The proteins that combine to repress gamma globin gene expression represent targets that these EHRA researchers are trying to inhibit. So far, the researchers have found that several compounds successfully inhibit the repressors, thereby restoring gamma globin expression (and fetal hemoglobin production) in mice. In addition, the effect has been pancellular—that is, it has worked in all red blood cells rather than in only a fraction of cells.

Achieving a pancellular effect is critical because any treatment that allows a certain percentage of cells to remain sickled will be somewhat ineffective. In fact, one of the reasons that hydroxyurea, a current treatment for SCD, is not completely effective is that, although it increases fetal hemoglobin production, its effect is heterocellular—that is, some cells do not produce fetal hemoglobin and still develop the sickle shape.

Researchers from the center made up of the University of Illinois at Chicago, the University of Michigan, Cleveland Clinic, and Case Western Reserve University are also working on another important aspect of any therapeutic: precise targeting. Whatever compounds prove effective must be targeted at developing red blood cells and avoid entering other cell types where they might have undesired effects. To achieve this targeting, researchers at this EHRA center are linking the therapeutic compounds to a protein that only binds to receptors on developing red blood cells.

Dr. Doug Engel, from the University of Michigan, said that he hopes the center’s research ultimately leads to a pill that can be taken regularly to fix red blood cells, which are continuously generated by bone marrow. Such a pill would not only benefit U.S. patients but also patients outside the country, who make up the vast majority of the hemoglobinopathy patient population. For these patients, many of whom live in developing countries in Africa and Southeast Asia, a simple pill would be a more viable alternative than expensive and risky bone marrow stem cell transplants.
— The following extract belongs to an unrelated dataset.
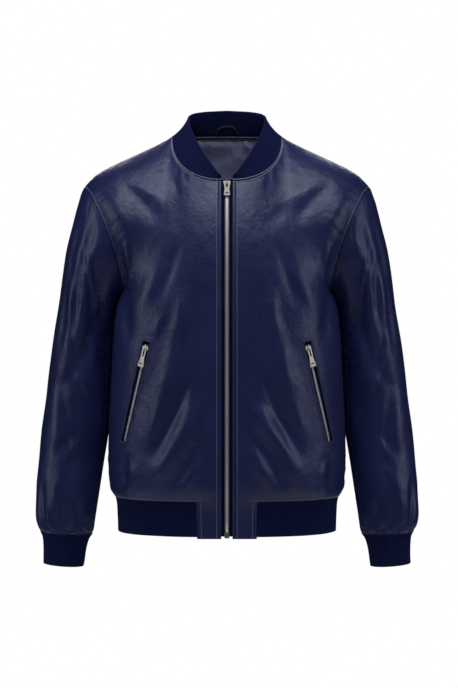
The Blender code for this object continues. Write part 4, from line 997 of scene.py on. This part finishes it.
def build_front(hand):
    """A front with its leather hem block: the grids of both, in the left front's place."""
    u, v = panel_grid(-1, FRONT_ACROSS, FRONT_UP)
    edge = BLOCK_U * (1 - np.array(BLOCK_LINES))
    u = np.sort(np.concatenate([u[np.min(np.abs(u[:, None] - edge), 1) > 0.004], edge]))
    across = int(np.argmin(np.abs(u - BLOCK_U))) + 1
    gu, gv = grid(u, v)
    points = torso(gu, gv, -1, hand)
    front = Cloth(points, points * (1, 1, 0) + (0, -0.05, 0.05))
    sewn_zip_edge(front)
    neck = 1 - step(NECK_SHARE - 0.01, NECK_SHARE + 0.03, gu)
    arm = step(0.98, 1.02, gv)
    side = 1 - step(0.99, 1.01, gv)
    out_of_block = step(BLOCK_U + 0.02, BLOCK_U + 0.06, gu)
    front.push(
        neck * neck_bead(front.top)
        + neck * puckered(front.top, TOPSTITCH, front.start, 0.0005)
        + neck * seam_swell(front.top, front.start, 21, 0.0008, 0.009)
        + (1 - neck) * seam_swell(front.top, front.start, 22, 0.0009, 0.010)
        + arm * puckered(front.end, ARMHOLE_STITCH, front.bottom, 0.0006)
        + arm * seam_swell(front.end, front.bottom, 23 + hand, 0.0010, 0.012)
        + side * seam_swell(front.end, front.bottom, 25 + hand, 0.0009, 0.010)
        + out_of_block * puckered(front.bottom, HEM_STITCH, front.start, 0.0004)
        + out_of_block * seam_swell(front.bottom, front.start, 27 + hand, 0.0012, 0.012)
    )
    foot = np.array(NEAR_EDGE[:9])
    z = np.concatenate([BLOCK_BOTTOM + foot, np.linspace(BLOCK_BOTTOM + 0.008, HEM_TOP, 18)])
    bu, bz = grid(u[:across], z)
    block = Cloth(band(bu, bz, -1), band(bu, bz, -1) * (1, 1, 0))
    sewn_zip_edge(block)
    block.push(
        puckered(block.end, BLOCK_STITCH, block.bottom, 0.0006)
        + puckered(block.bottom, BLOCK_FOOT_STITCH, block.start, 0.0005)
        + seam_swell(block.end, block.bottom, 31, 0.0006, 0.009)
        + 0.0006 * ripples(block.points * (hand, 1, 1), 0.03, 33) * step(0, 0.02, block.top)
    )
    block.points[:, -1], block.out[:, -1] = front.points[:across, 0], front.out[:across, 0]
    return front, block, across, gu


def pocket_keep(front):
    """Which cells of a front's grid are left when the pocket mouth is cut out."""
    p = front.points
    middle = (p[:-1, :-1] + p[1:, :-1] + p[:-1, 1:] + p[1:, 1:]) / 4
    length = math.dist(POCKET_TOP, POCKET_BOTTOM)
    along, aside = pocket_place(middle[..., 0], middle[..., 2])
    return ~((np.abs(aside) < MOUTH_HALF) & (np.abs(along - length / 2) < length / 2 + MOUTH_PAST))


def make_front(name, hand):
    front, block, across, gu = build_front(hand)
    free_bottom = np.where(gu > BLOCK_U + 1e-9, front.bottom, 1.0)
    near = np.minimum(np.minimum(front.start, front.end), np.minimum(free_bottom, front.top))
    low = np.minimum(np.minimum(block.start, block.end), block.bottom)
    low[:, -1] = near[:across, 0]
    walls = [
        wall(front, LEATHER, near, keep=pocket_keep(front), joined_bottom=across - 1),
        wall(block, LEATHER, low, joined_top=across - 1),
    ]
    piece = piece_of("leather_front_" + name, walls, HIDE, hand, weld=True)
    finish_piece(piece, "leather", "front_" + name, "hem_block_" + name)
    return front, block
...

Any therapeutics that the centers develop also have the potential to treat beta thalassemia, a condition that involves problems in the production of beta globins, leading to defective adult hemoglobin. Because the epigenetic treatment the researchers are developing would turn off beta globin production and turn on gamma globin production, patients’ cells could construct viable hemoglobin molecules made of alpha and gamma globins.

In addition, the benefits of these two centers’ research extend beyond hemoglobinopathies. Dr. Raffaele Renella, a physician researcher at Boston Children’s Hospital, pointed out that in their efforts to develop a therapy, they are making a lot of discoveries about fundamental molecular and cellular processes, including how genes are expressed; how proteins are formed; and how cells develop, divide, and maintain a healthy state.

Envisioning the possibilities, Dr. Engel is optimistic about an epigenetic approach to treating SCD and beta thalassemias.

“There’s a good reason to be excited about the possibilities,” he said. “I think we’re much closer now with targeted drug delivery because we know many of the players. We know specifically what we’re going for. So, we’re targeting specific molecules now and not just trying everything off the shelf.”